There's a friend of mine whose five-year-old daughter loves to dress up as Spider-Man; another friend has a toddler son who likes to wear dresses.

The reasons seem obvious: the girl has older brothers who dress up as superheroes and the boy has older sisters who like dresses.

The children are only copying those around them.

There was even more convincing evidence of the role external influences play in the shaping of children's behaviour in Horizon: Is Your Brain Male Or Female? (Monday, BBC Two, 9pm) which staged an experiment with a baby boy and a room full of toys.

Volunteers were sent into the room to interact with the child, and asked which toys the boy preferred: trucks and balls or dolls and teddies?

Invariably they said the boy preferred the trucks, which was when the twist in the experiment was revealed: the little boy was in fact a girl.

The point of the experiment was clear: the volunteers believed the child was making its own choices, but in fact the choices were being made by the adults and, subtly, unconsciously, imposed on the children.

On a bigger scale, this is happening all the time to children, and it's what has always happened.

Victorian boys were made to wear pink because it was considered a boy's colour; now girls are doomed to play with pink dolls in pink rooms because their parents think that's what they want.

The consequences of this for girls and boys when they grow up are serious, and Horizon pointed them out when they asked teenage pupils what they wanted to do after school.

The girls chose creative or caring posts, such as being a vet, and the boys chose jobs related to maths and science.

The conclusion - although it was by no means definitive - was that the teenagers believed they were making a free choice but they were doing nothing of the sort: they were conditioned into their roles.

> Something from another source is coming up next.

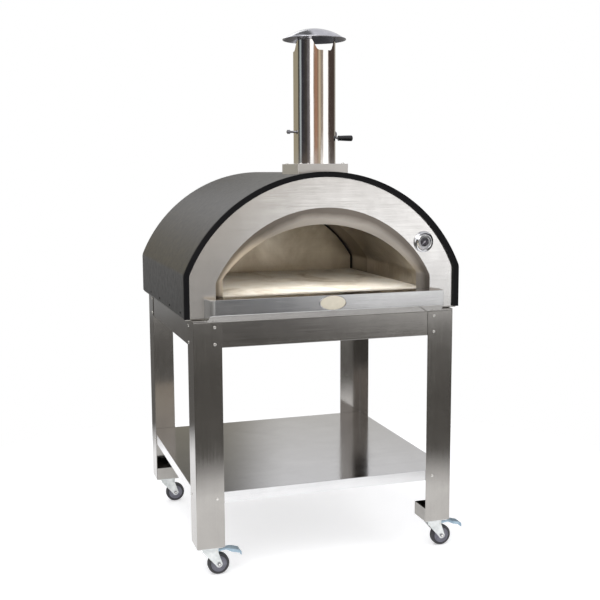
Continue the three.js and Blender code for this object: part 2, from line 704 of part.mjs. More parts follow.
function flueCollar() {
  const start = DOME_ARCH.topZ - 18;
  const bore = flueBore(COLLAR_RADIUS - FLUE_SHEET, start - 10, COLLAR_TOP + 10);
  const blank = cut(flueBore(COLLAR_RADIUS, start, COLLAR_TOP), bore);
  const domeTop = slabAlongY(archShape(inset(DOME_ARCH, -SHEET - GAP), 1000), FLUE_Y - 100, FLUE_Y + 100);
  return cut(blank, domeTop);
}

function flueBase() {
  const [hx, hy] = [FLUE_BOX_HALF_X, FLUE_BOX_HALF_Y];
  const skirt = FLUE_BOX_TOP - 66; // well below the hood's curve, which trims the box
  const blank = box(-hx, hx, FLUE_Y - hy, FLUE_Y + hy, skirt, FLUE_BOX_TOP);
  const hollow = box(
    -hx + SHEET, hx - SHEET, FLUE_Y - hy + SHEET, FLUE_Y + hy - SHEET,
    skirt - 10, FLUE_BOX_TOP - SHEET,
  );
  const hoodTop = slabAlongY(archShape(inset(HOOD_ARCH, -GAP), HOOD_BOTTOM), FLUE_Y - 200, FLUE_Y + 200);
  return cut(blank, hollow, hoodTop, flueBore(COLLAR_RADIUS + GAP, skirt, FLUE_BOX_TOP + 10));
}

function windowShape() {
  const corner = WINDOW_CORNER;
  const top = PIPE_TOP + 10;
  const shape = new THREE.Shape();
  shape.moveTo(-WINDOW_BOTTOM_HALF + corner, WINDOW_BOTTOM);
  shape.lineTo(WINDOW_BOTTOM_HALF - corner, WINDOW_BOTTOM);
  shape.quadraticCurveTo(WINDOW_BOTTOM_HALF, WINDOW_BOTTOM, WINDOW_BOTTOM_HALF + 4, WINDOW_BOTTOM + corner);
  shape.lineTo(WINDOW_TOP_HALF, WINDOW_SHOULDER);
  shape.lineTo(WINDOW_TOP_HALF, top);
  shape.lineTo(-WINDOW_TOP_HALF, top);
  shape.lineTo(-WINDOW_TOP_HALF, WINDOW_SHOULDER);
  shape.lineTo(-WINDOW_BOTTOM_HALF - 4, WINDOW_BOTTOM + corner);
  shape.quadraticCurveTo(-WINDOW_BOTTOM_HALF, WINDOW_BOTTOM, -WINDOW_BOTTOM_HALF + corner, WINDOW_BOTTOM);
  return shape;
}

function fluePipe() {
  const bottom = FLUE_BOX_TOP + GAP;
  const tube = cut(
    flueBore(FLUE_RADIUS, bottom, PIPE_TOP),
    flueBore(FLUE_RADIUS - FLUE_SHEET, bottom - 10, PIPE_TOP + 10),
  );
  const openings = WINDOW_DIRECTIONS.map((degrees) => {
    const opening = slabAlongY(windowShape(), -2 * FLUE_RADIUS, 0, 5);
    return opening.rotateZ(THREE.MathUtils.degToRad(degrees)).translate(0, FLUE_Y, 0);
  });
  const rodHoles = rodAlongX(DAMPER_ROD_RADIUS + RUNNING_GAP, -100, 100, FLUE_Y, DAMPER_Z, 16);
  return cut(tube, ...openings, rodHoles);
}

function flueCap() {
  const radius = (CAP_RADIUS * CAP_RADIUS + CAP_RISE * CAP_RISE) / (2 * CAP_RISE);
  const centreZ = CAP_RIM + CAP_RISE - radius;
  const rimAngle = Math.asin(CAP_RADIUS / radius);
  const steps = 8;
  const outside = [];
  const inside = [];
  for (let i = 0; i <= steps; i += 1) {
    const angle = rimAngle * (i / steps);
    outside.push([radius * Math.sin(angle), centreZ + radius * Math.cos(angle)]);
    const under = radius - FLUE_SHEET;
    inside.push([under * Math.sin(angle), centreZ + under * Math.cos(angle)]);
  }
  const profile = [...inside, ...outside.reverse()];
  return turnedAroundZ(profile, 40, false).translate(0, FLUE_Y, 0);
}

function damperPlate() {
  const near = FLUE_Y + DAMPER_ROD_RADIUS + GAP;
  return rodAlongY(DAMPER_PLATE_RADIUS, near, near + 2, 0, DAMPER_Z, 40);
}

// straight rod through the pipe, then a neck that drops to the grip
function damperAxle() {
  const neckStart = FLUE_RADIUS + 5;
  const rodEnd = GRIP_START + GRIP_SOCKET - 2;
  const straight = rodAlongX(DAMPER_ROD_RADIUS, DAMPER_LEFT_END, neckStart, FLUE_Y, DAMPER_Z, 16);
  const gripZ = DAMPER_Z - CRANK_DROP;
  const neckPath = new THREE.CubicBezierCurve3(
    new THREE.Vector3(neckStart - 6, FLUE_Y, DAMPER_Z),
    new THREE.Vector3(GRIP_START - 4, FLUE_Y, DAMPER_Z),
    new THREE.Vector3(neckStart - 4, FLUE_Y, gripZ),
    new THREE.Vector3(GRIP_START - 1, FLUE_Y, gripZ),
  );
  const section = new THREE.Shape();
  section.absarc(0, 0, DAMPER_ROD_RADIUS - 0.4, 0, 2 * Math.PI, false);
  const neck = new THREE.ExtrudeGeometry(section, { extrudePath: neckPath, steps: 14, curveSegments: 5 });
  const inGrip = rodAlongX(DAMPER_ROD_RADIUS, GRIP_START - 2, rodEnd, FLUE_Y, gripZ, 16);
  return join(straight, neck, inGrip);
}

function damperNut() {
  const start = DAMPER_LEFT_END + 3;
  const end = start + NUT_THICKNESS;
  const nut = rodAlongX(NUT_RADIUS, start, end, FLUE_Y, DAMPER_Z, 6);
  return cut(nut, rodAlongX(DAMPER_ROD_RADIUS + GAP, start - 10, end + 10, FLUE_Y, DAMPER_Z, 16));
}

function damperGrip() {
  const z = DAMPER_Z - CRANK_DROP;
  const end = GRIP_START + GRIP_LENGTH;
  const body = rodAlongX(GRIP_RADIUS, GRIP_START, end - 4, FLUE_Y, z, 24);
  const nose = new THREE.CylinderGeometry(GRIP_RADIUS, GRIP_RADIUS - 3, 4, 24);
  nose.rotateZ(Math.PI / 2).translate(end - 2, FLUE_Y, z);
  const socketEnd = GRIP_START + GRIP_SOCKET;
  const blindHole = rodAlongX(DAMPER_ROD_RADIUS + GAP, GRIP_START - 10, socketEnd, FLUE_Y, z, 16);
  return cut(join(body, nose), blindHole);
}

function buildFlue() {
  place('flue_collar', flueCollar(), polishedSteel);
  place('flue_base', flueBase(), brushedSteel);
  place('flue_pipe', fluePipe(), polishedSteel);
  place('flue_cap', flueCap(), polishedSteel);
  place('damper_plate', damperPlate(), brushedSteel);
  place('damper_axle', damperAxle(), zinc);
  place('damper_nut', damperNut(), zinc);
  place('damper_grip', damperGrip(), blackPlastic);
}

// ---------------------------------------------------------------- thermometer

// turned around an axis along Y through the gauge's centre: profile points are [radius, distance
// in front of the fascia]
function gaugeTurning(profile, sides) {
  const points = profile.map(([radius, forward]) => [radius, -forward]);
  return turned(points, sides).translate(GAUGE_X, FASCIA_FRONT, GAUGE_Z);
}

function buildThermometer() {
  const caseProfile = [
    [STEM_BORE, LENS_SEAT - 3.5],
    [DIAL_RADIUS + 1.5, LENS_SEAT - 3.5],
    [DIAL_RADIUS + 1.5, CASE_DEPTH - 1.5],
    [DIAL_RADIUS + 3.5, CASE_DEPTH],
    [DIAL_RADIUS + 7, CASE_DEPTH - 2],
    [DIAL_RADIUS + 9, 9],
    [GAUGE_FLANGE_RADIUS - 3, 4.5],
    [GAUGE_FLANGE_RADIUS, 1.5],
    [GAUGE_FLANGE_RADIUS, GAP],
    [GAUGE_BODY_RADIUS, GAP],
    [GAUGE_BODY_RADIUS, -STEM_DEPTH],
    [STEM_BORE, -STEM_DEPTH],
  ];
  place('thermometer_case', gaugeTurning(caseProfile, 32), polishedSteel);

  const dialFront = FASCIA_FRONT - LENS_SEAT + 2.2;
  const dial = rodAlongY(DIAL_RADIUS, dialFront, dialFront + 1, GAUGE_X, GAUGE_Z, 32);
  place('thermometer_dial', dial, dialFace);

  const needleFront = FASCIA_FRONT - LENS_SEAT + 0.7;
  const needleBack = needleFront + NEEDLE_SHEET;
  const blade = box(-1, 1, needleFront, needleBack, -NEEDLE_TAIL, NEEDLE_REACH);
  const hub = rodAlongY(3, needleFront, needleBack, 0, 0, 16);
  const coldAngle = THREE.MathUtils.degToRad(-135);
  const needle = join(blade, hub).rotateY(coldAngle).translate(GAUGE_X, 0, GAUGE_Z);
  place('thermometer_needle', needle, needlePaint);

  const lensBack = FASCIA_FRONT - LENS_SEAT - 1;
  const lens = rodAlongY(DIAL_RADIUS + 1, lensBack - 1.5, lensBack, GAUGE_X, GAUGE_Z, 32);
  place('thermometer_lens', lens, glass);

  const nutFront = FASCIA_FRONT + FASCIA_SHEET + GAP;
  const nut = rodAlongY(GAUGE_BODY_RADIUS + 8, nutFront, nutFront + 6, GAUGE_X, GAUGE_Z, 6);
  const thread = rodAlongY(GAUGE_BODY_RADIUS + GAP, nutFront - 5, nutFront + 20, GAUGE_X, GAUGE_Z, 32);
  place('thermometer_nut', cut(nut, thread), zinc);
}

// ---------------------------------------------------------------- assembly

buildStand();
buildCasters();
buildOvenBody();
buildFlue();
buildThermometer();

const bounds = new THREE.Box3().setFromObject(oven);
const centre = bounds.getCenter(new THREE.Vector3());
oven.position.set(-centre.x, -centre.y, -bounds.min.z);

export default oven;
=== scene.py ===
import math

import bmesh
import bpy
from mathutils import Matrix, Vector


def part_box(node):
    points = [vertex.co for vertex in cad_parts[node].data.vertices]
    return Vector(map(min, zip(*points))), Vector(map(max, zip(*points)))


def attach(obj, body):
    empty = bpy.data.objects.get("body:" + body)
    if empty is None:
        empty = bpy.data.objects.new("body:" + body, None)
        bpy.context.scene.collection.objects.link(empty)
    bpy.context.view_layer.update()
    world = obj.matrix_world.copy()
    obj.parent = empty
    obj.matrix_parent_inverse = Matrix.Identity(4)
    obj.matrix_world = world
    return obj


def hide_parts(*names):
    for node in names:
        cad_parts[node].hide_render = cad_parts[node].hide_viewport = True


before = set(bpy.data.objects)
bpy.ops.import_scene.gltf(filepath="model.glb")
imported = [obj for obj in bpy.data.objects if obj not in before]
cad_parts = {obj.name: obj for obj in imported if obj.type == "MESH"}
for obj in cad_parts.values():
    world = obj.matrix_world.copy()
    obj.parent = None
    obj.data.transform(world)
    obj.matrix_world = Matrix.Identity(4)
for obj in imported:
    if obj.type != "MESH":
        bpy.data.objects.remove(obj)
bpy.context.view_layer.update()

# Wood fired pizza oven on a wheeled stainless stand: the fine meshes, materials, stage, lights and camera.
# Lengths are in metres in the row frame. Places come from the CAD nodes' boxes.

MM = 0.001
X, Y, Z = Vector((1, 0, 0)), Vector((0, 1, 0)), Vector((0, 0, 1))
ORIGIN = Vector((0, 0, 0))
CORNERS = ["front_left", "front_right", "rear_left", "rear_right"]

SHEET = 2 * MM
THIN_SHEET = 1.5 * MM
FIT = 0.3 * MM


def middle_of(node):
    low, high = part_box(node)
    return (low + high) / 2


hood_low, hood_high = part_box("hood_shell")
fascia_low, fascia_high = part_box("front_fascia")
throat_low, throat_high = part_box("mouth_throat")
dome_low, dome_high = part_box("inner_dome")
wall_low, wall_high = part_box("inner_back_wall")
collar_low, collar_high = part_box("flue_collar")
hearth_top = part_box("hearth_tile_front_left")[1].z
ledge_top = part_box("mouth_ledge")[1].z
table_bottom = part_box("table_top")[0].z
CENTRE_X = (hood_low.x + hood_high.x) / 2
COLLAR_RADIUS = (collar_high.x - collar_low.x) / 2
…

More worryingly, parents could also - as another experiment showed - be unconsciously holding back their daughters. Volunteers were asked to judge the gradient of a slope their children could crawl down and, time after time, they set the gradient steeper for the boys than the girls.

Which could mean we're all wasting our breath talking about the use of quotas in boardrooms or all-women shortlists to make society fairer.

What we need to do is tell parents to get over their prejudices and give their son a doll and their daughter a truck.